Buysiders Institute

Family offices

Buysiders InstituteRead time: 7 minutes

Private investment shops built around a single family's wealth and wishes.

A family office manages the wealth of a single family or, in the multi-family form, a small number of families. It exists to invest, preserve and transfer that wealth across generations, and often to handle the surrounding life admin: tax, estate planning, philanthropy and the occasional yacht. What makes it distinct is that it answers to people, not to a committee or a client base, and those people's preferences are the mandate.

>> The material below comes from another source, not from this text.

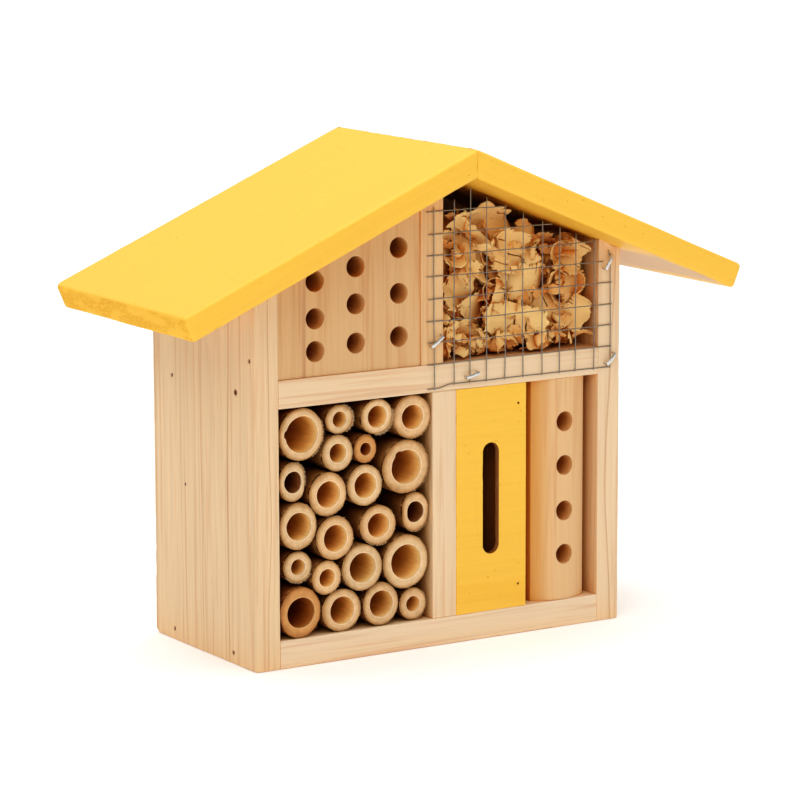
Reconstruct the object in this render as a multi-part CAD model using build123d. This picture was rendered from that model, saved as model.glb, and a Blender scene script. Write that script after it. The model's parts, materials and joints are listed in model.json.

That single feature, one principal or one family setting the rules, gives family offices a flexibility no institution can match. They can invest in anything, hold forever, change their mind, and act on conviction without a governance process. The trade-off is that the quality of the office depends enormously on the quality of the family's judgement and the team it hires.

Single versus multi-family

A single-family office serves one family and is usually built once the fortune is large enough, often several hundred million dollars, to justify a dedicated team. A multi-family office serves several families and functions more like a boutique wealth manager, spreading the cost of talent and infrastructure across clients. The economics and the intimacy differ sharply.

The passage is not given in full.